## Material provided

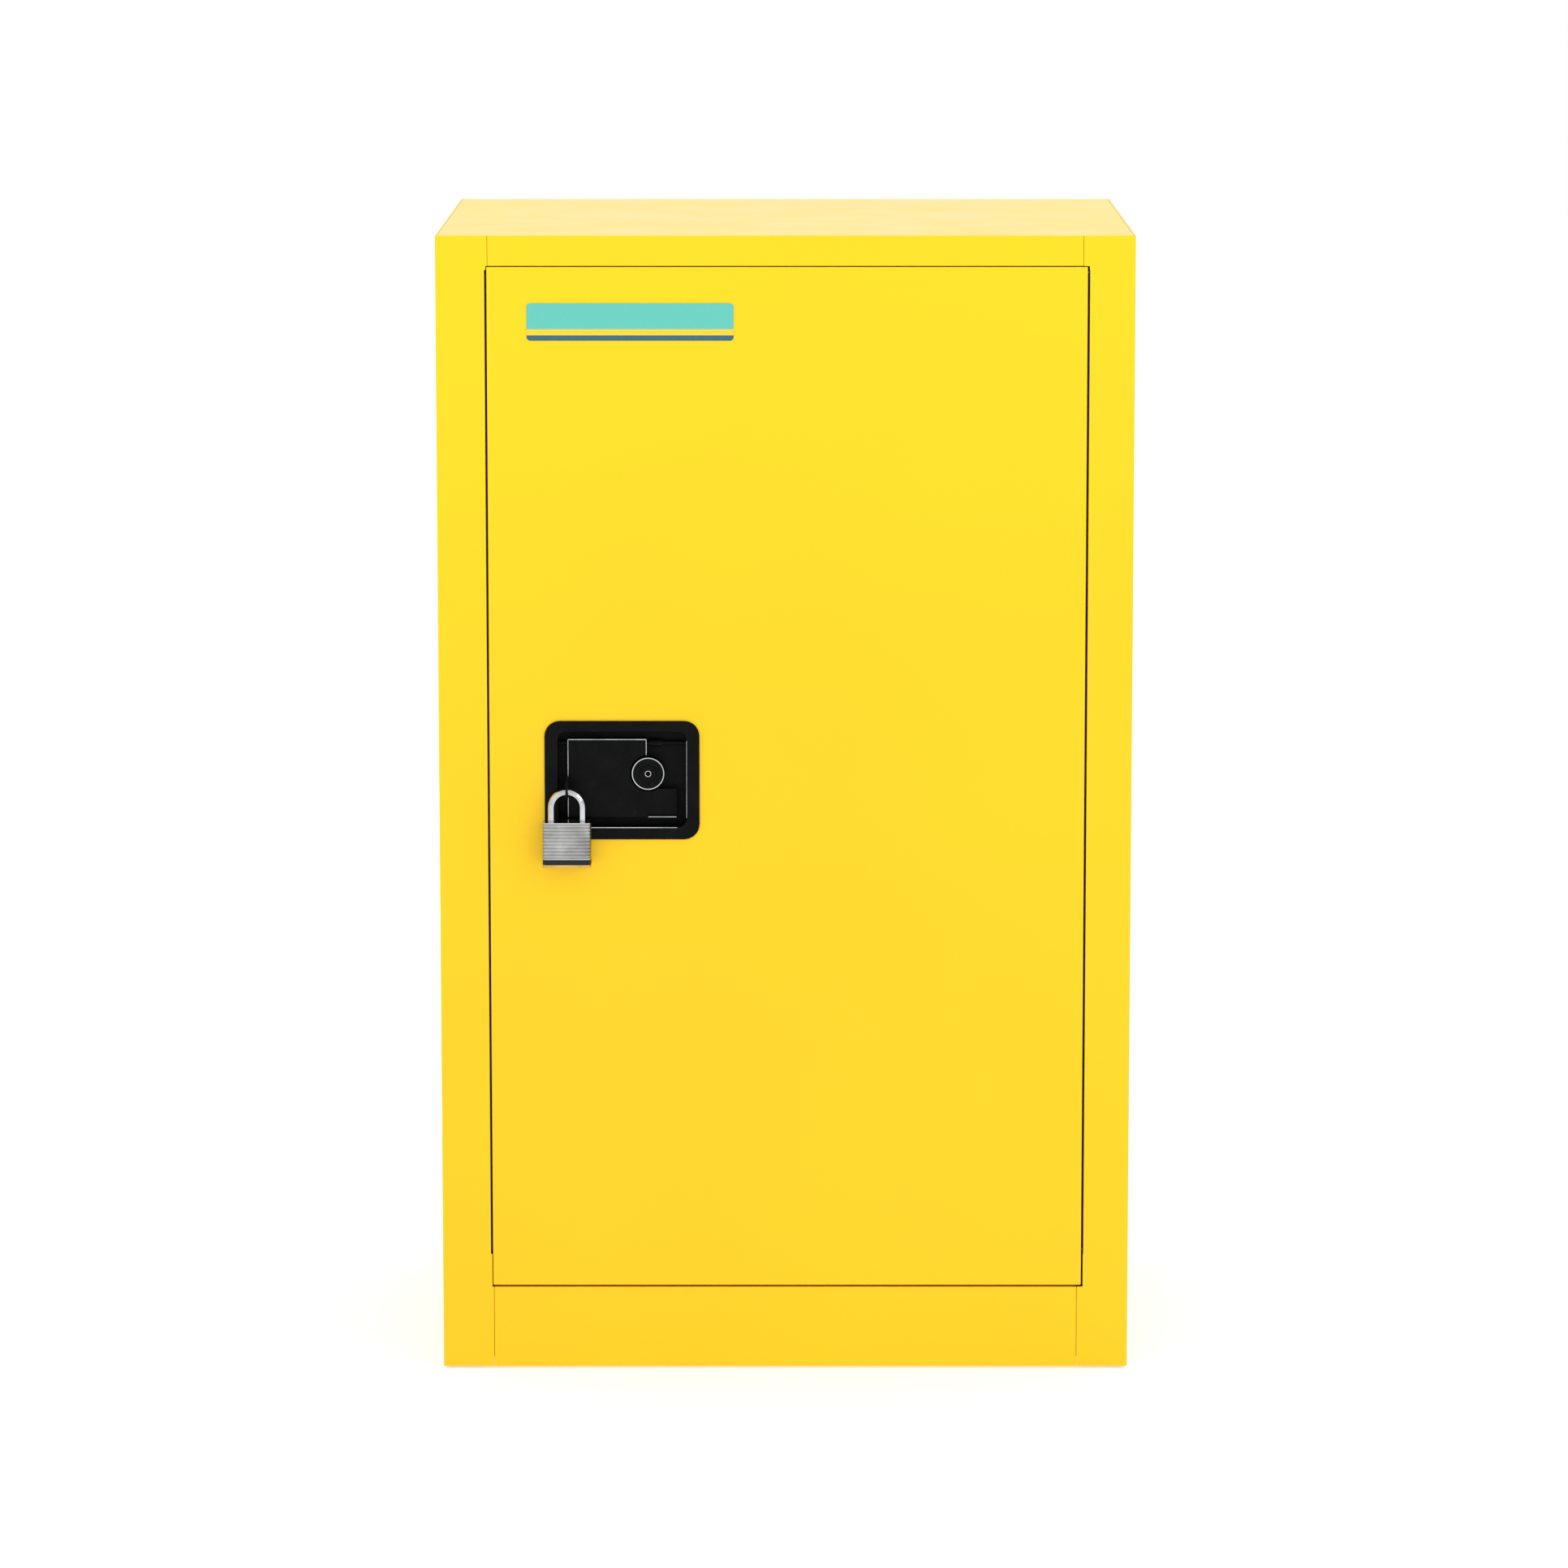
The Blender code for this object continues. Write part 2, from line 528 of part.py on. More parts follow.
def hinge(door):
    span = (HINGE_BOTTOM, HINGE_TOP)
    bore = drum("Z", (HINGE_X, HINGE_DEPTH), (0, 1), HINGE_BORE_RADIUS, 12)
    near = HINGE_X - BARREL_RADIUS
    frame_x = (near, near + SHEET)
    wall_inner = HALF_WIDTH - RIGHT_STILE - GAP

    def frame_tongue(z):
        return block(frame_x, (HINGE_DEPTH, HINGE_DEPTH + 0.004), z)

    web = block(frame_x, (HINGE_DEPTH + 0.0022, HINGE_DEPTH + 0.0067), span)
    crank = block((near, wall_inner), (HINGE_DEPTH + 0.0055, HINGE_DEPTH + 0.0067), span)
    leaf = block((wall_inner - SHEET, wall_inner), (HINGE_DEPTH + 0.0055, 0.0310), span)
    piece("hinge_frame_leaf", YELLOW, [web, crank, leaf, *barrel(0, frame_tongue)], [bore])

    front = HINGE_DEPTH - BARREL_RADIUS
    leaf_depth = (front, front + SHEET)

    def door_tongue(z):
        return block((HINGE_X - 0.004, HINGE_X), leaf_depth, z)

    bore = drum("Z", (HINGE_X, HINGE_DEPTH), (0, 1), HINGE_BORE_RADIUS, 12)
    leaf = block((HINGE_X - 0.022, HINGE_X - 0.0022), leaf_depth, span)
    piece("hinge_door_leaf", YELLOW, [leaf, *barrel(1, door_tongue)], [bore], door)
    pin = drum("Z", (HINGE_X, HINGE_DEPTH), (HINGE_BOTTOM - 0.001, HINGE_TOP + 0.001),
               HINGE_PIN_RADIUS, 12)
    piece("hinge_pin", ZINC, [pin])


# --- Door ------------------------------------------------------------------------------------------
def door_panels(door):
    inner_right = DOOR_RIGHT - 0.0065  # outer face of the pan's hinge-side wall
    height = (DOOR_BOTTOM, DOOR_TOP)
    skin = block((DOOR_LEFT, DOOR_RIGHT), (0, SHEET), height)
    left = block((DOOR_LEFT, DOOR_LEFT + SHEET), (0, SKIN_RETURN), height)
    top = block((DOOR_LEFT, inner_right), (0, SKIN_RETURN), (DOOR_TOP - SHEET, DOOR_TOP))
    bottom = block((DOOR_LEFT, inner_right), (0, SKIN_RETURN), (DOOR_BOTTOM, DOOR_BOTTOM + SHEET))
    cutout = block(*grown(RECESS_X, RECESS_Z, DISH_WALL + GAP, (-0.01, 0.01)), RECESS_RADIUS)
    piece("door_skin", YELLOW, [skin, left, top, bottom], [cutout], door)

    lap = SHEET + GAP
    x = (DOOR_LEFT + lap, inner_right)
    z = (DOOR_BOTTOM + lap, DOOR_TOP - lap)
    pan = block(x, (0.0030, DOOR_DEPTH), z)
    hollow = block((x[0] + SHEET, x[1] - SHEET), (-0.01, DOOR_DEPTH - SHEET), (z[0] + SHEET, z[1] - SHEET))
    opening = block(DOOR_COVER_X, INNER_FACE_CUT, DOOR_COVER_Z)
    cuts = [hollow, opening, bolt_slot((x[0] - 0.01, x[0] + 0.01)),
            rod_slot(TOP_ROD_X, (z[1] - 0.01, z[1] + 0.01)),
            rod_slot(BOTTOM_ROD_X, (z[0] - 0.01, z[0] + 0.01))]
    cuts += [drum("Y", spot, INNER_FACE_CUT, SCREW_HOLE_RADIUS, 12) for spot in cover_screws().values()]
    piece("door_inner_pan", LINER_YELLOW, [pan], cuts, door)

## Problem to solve
Return the listing above in its exact form.

## Final result
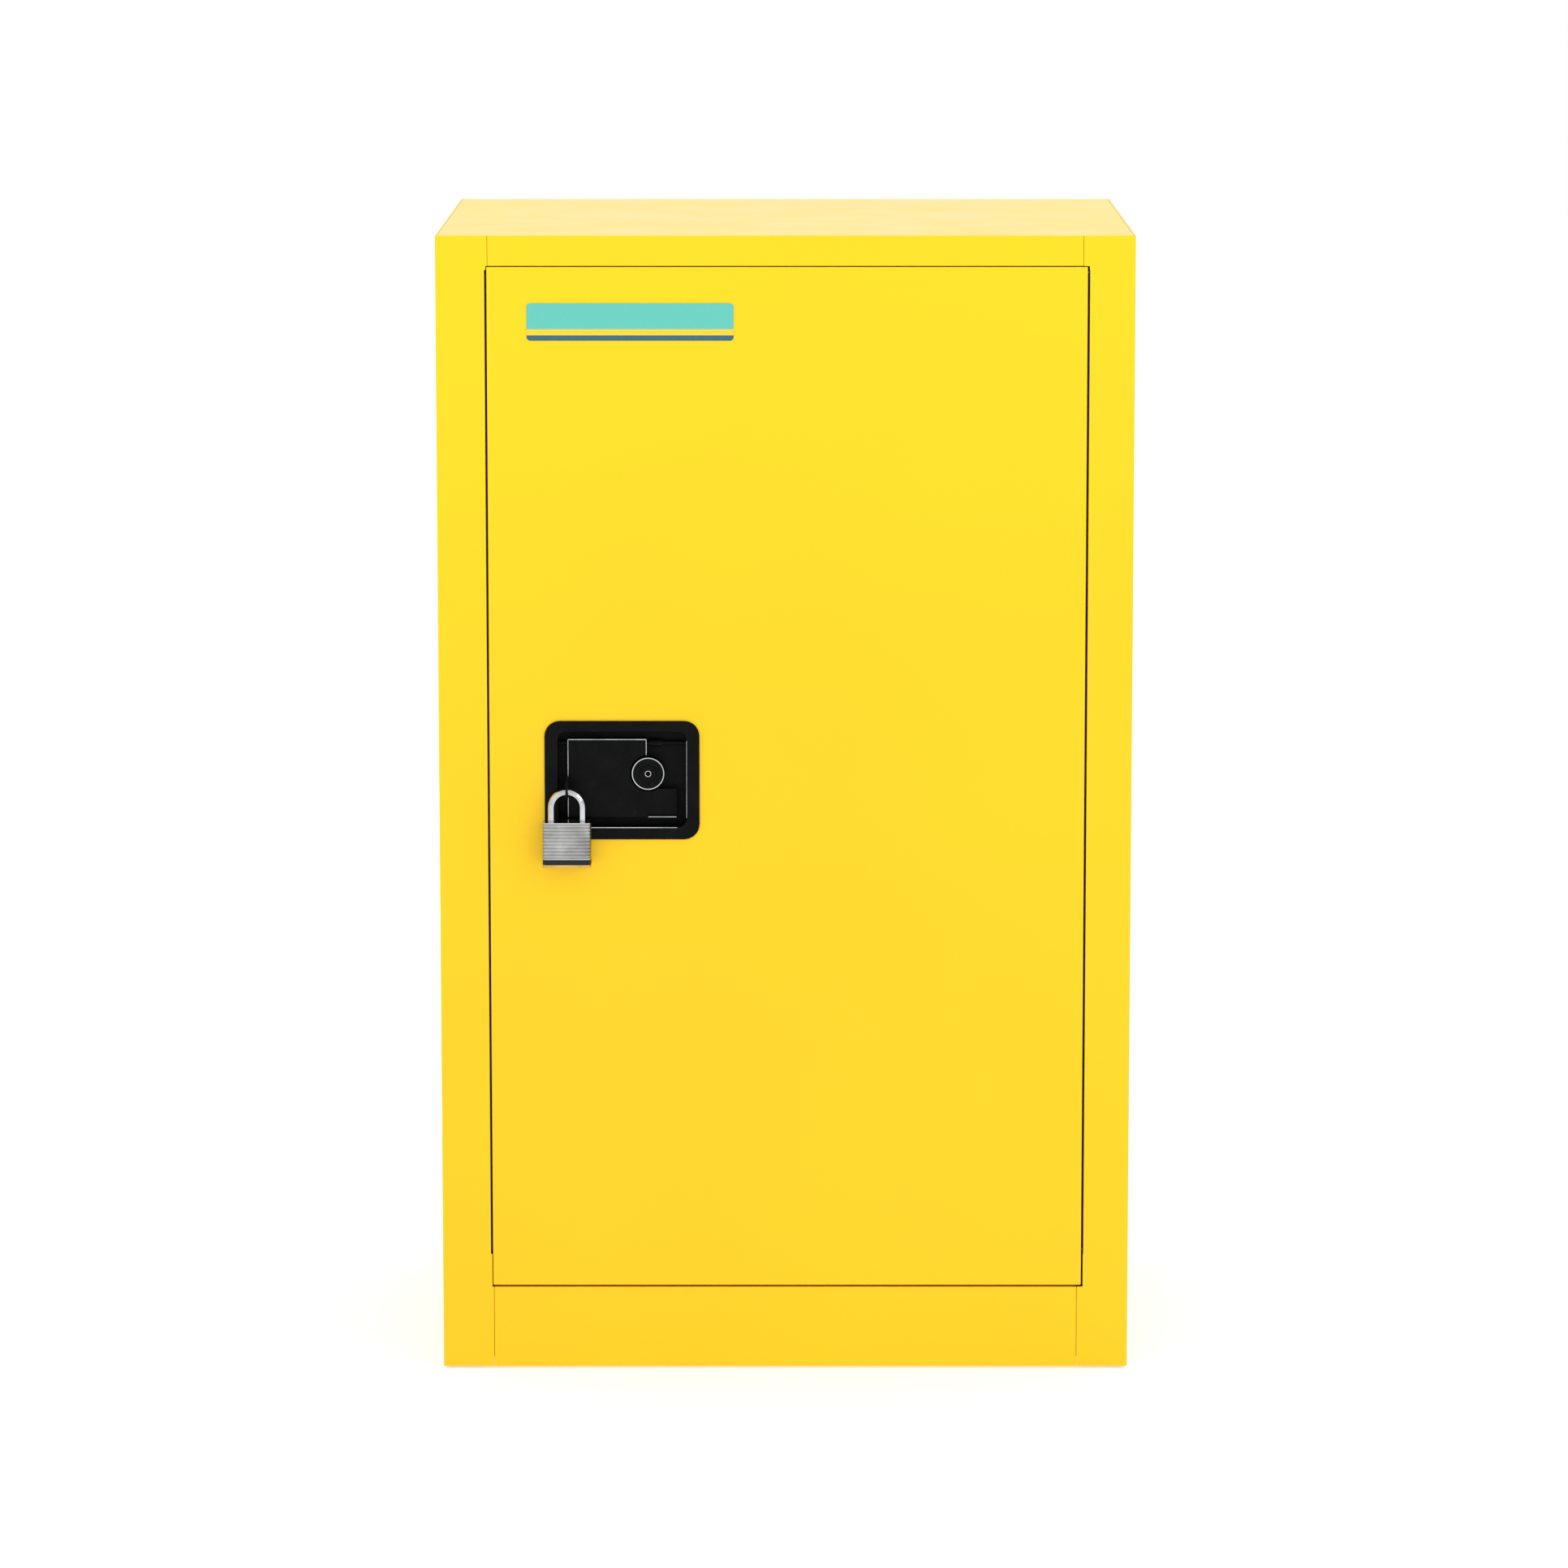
The Blender code for this object continues. Write part 2, from line 528 of part.py on. More parts follow.
def hinge(door):
    span = (HINGE_BOTTOM, HINGE_TOP)
    bore = drum("Z", (HINGE_X, HINGE_DEPTH), (0, 1), HINGE_BORE_RADIUS, 12)
    near = HINGE_X - BARREL_RADIUS
    frame_x = (near, near + SHEET)
    wall_inner = HALF_WIDTH - RIGHT_STILE - GAP

    def frame_tongue(z):
        return block(frame_x, (HINGE_DEPTH, HINGE_DEPTH + 0.004), z)

    web = block(frame_x, (HINGE_DEPTH + 0.0022, HINGE_DEPTH + 0.0067), span)
    crank = block((near, wall_inner), (HINGE_DEPTH + 0.0055, HINGE_DEPTH + 0.0067), span)
    leaf = block((wall_inner - SHEET, wall_inner), (HINGE_DEPTH + 0.0055, 0.0310), span)
    piece("hinge_frame_leaf", YELLOW, [web, crank, leaf, *barrel(0, frame_tongue)], [bore])

    front = HINGE_DEPTH - BARREL_RADIUS
    leaf_depth = (front, front + SHEET)

    def door_tongue(z):
        return block((HINGE_X - 0.004, HINGE_X), leaf_depth, z)

    bore = drum("Z", (HINGE_X, HINGE_DEPTH), (0, 1), HINGE_BORE_RADIUS, 12)
    leaf = block((HINGE_X - 0.022, HINGE_X - 0.0022), leaf_depth, span)
    piece("hinge_door_leaf", YELLOW, [leaf, *barrel(1, door_tongue)], [bore], door)
    pin = drum("Z", (HINGE_X, HINGE_DEPTH), (HINGE_BOTTOM - 0.001, HINGE_TOP + 0.001),
               HINGE_PIN_RADIUS, 12)
    piece("hinge_pin", ZINC, [pin])


# --- Door ------------------------------------------------------------------------------------------
def door_panels(door):
    inner_right = DOOR_RIGHT - 0.0065  # outer face of the pan's hinge-side wall
    height = (DOOR_BOTTOM, DOOR_TOP)
    skin = block((DOOR_LEFT, DOOR_RIGHT), (0, SHEET), height)
    left = block((DOOR_LEFT, DOOR_LEFT + SHEET), (0, SKIN_RETURN), height)
    top = block((DOOR_LEFT, inner_right), (0, SKIN_RETURN), (DOOR_TOP - SHEET, DOOR_TOP))
    bottom = block((DOOR_LEFT, inner_right), (0, SKIN_RETURN), (DOOR_BOTTOM, DOOR_BOTTOM + SHEET))
    cutout = block(*grown(RECESS_X, RECESS_Z, DISH_WALL + GAP, (-0.01, 0.01)), RECESS_RADIUS)
    piece("door_skin", YELLOW, [skin, left, top, bottom], [cutout], door)

    lap = SHEET + GAP
    x = (DOOR_LEFT + lap, inner_right)
    z = (DOOR_BOTTOM + lap, DOOR_TOP - lap)
    pan = block(x, (0.0030, DOOR_DEPTH), z)
    hollow = block((x[0] + SHEET, x[1] - SHEET), (-0.01, DOOR_DEPTH - SHEET), (z[0] + SHEET, z[1] - SHEET))
    opening = block(DOOR_COVER_X, INNER_FACE_CUT, DOOR_COVER_Z)
    cuts = [hollow, opening, bolt_slot((x[0] - 0.01, x[0] + 0.01)),
            rod_slot(TOP_ROD_X, (z[1] - 0.01, z[1] + 0.01)),
            rod_slot(BOTTOM_ROD_X, (z[0] - 0.01, z[0] + 0.01))]
    cuts += [drum("Y", spot, INNER_FACE_CUT, SCREW_HOLE_RADIUS, 12) for spot in cover_screws().values()]
    piece("door_inner_pan", LINER_YELLOW, [pan], cuts, door)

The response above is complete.